At this stage Tesco began, as breathless China coverage invariably says about foreign brands, to expand "very aggressively." In 2007, when it unveiled its Chinese name -- Le Gou, or Happy Shopper -- it had 32 stores. That grew to 56 stores in 2008 and to over 130 stores today.

They introduced the Tesco Clubcard, a popular loyalty card that, unlike the ones provided by Chinese retailers, actually let customers accrue points convertible to cash discounts on every purchase. They localized their product offerings -- kimchi instant noodles, seaweed crackers, ginseng sodas -- and introduced their own brands of frozen and organic foods, successful in other markets. They tried e-tailing, in-store bakeries, even their own clothing brand. But profits have been hard to come by. Tesco China's first-quarter 2013 same-store sales declined 4.9 percent, even worse than its fourth-quarter 2012 drop of 2 percent. In November 2012 Tesco began closing stores; by May it had shut five. In August Tesco confirmed it was in talks with CRE and looking for a way out.

What does this mean for Tesco? It's not all grim globally: In Thailand, Turkey, and Malaysia, Tesco has largely been succeeding. And Eastern Europeans appear to have decided they love Tesco almost as much as the Brits do: In Hungary Tesco is now the country's third-largest employer, while Poland Tesco's 446 stores serve more than 5 million customers per week.

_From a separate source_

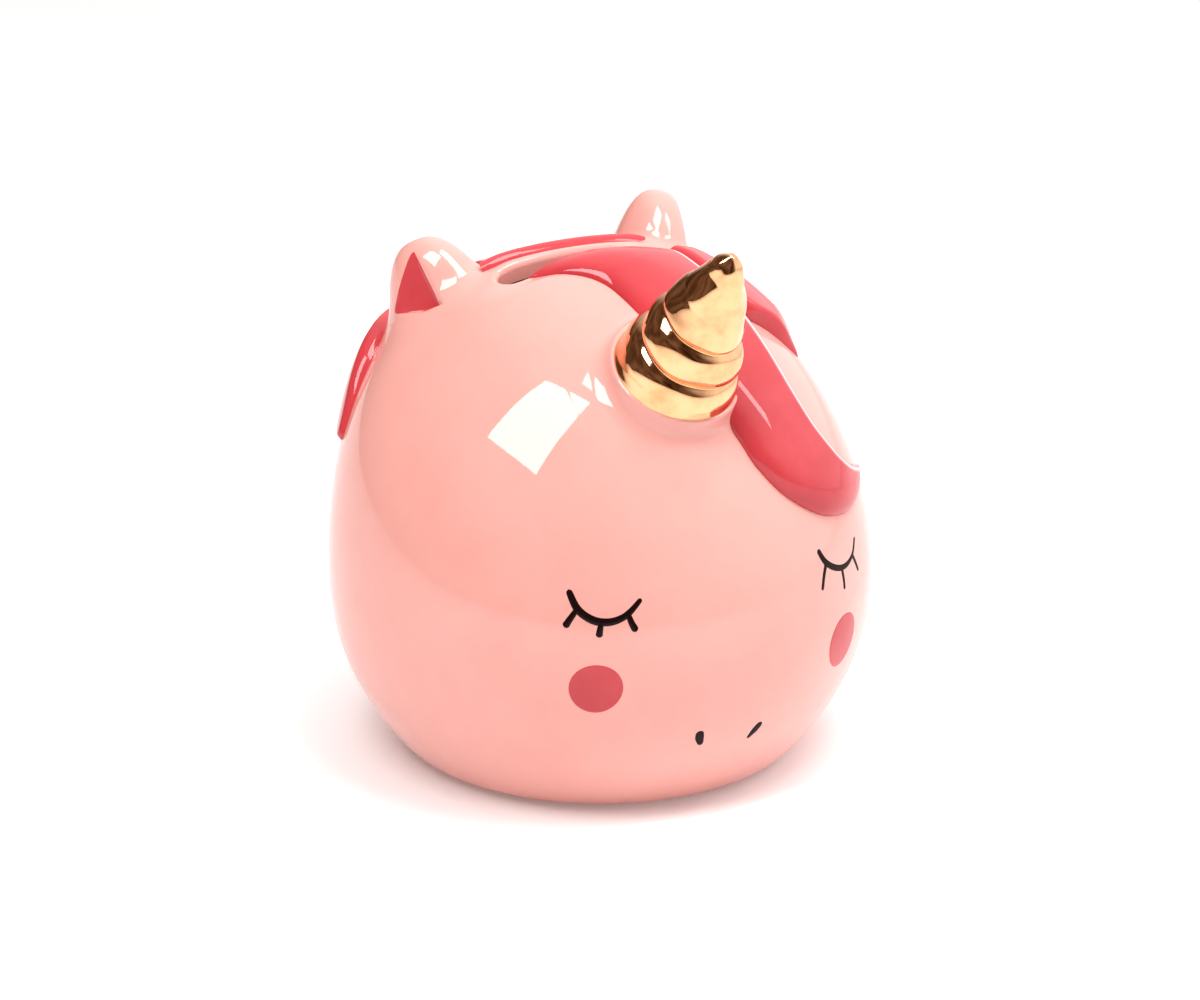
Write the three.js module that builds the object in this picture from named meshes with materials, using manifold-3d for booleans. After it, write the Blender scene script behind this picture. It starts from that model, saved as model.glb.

Perhaps they'll write China off as a small blip on the long road to building an empire. Of late, it's been a rocky one: Tesco pulled out of operations in France in 2010, closed its business in Japan in 2011, and in September 2013, sold the U.S. chain Fresh & Easy -- at a loss of nearly $1.9 billion.

But Tesco is not fully withdrawing from China. Although CRE's brand name will be on the storefronts, Tesco's label, via its food products, will at least still be on Chinese shelves. In the end, the problem wasn't the Chinese -- they loved shopping in Tesco. When every supermarket chain in the world has the same idea, 1.4 billion people just isn't enough.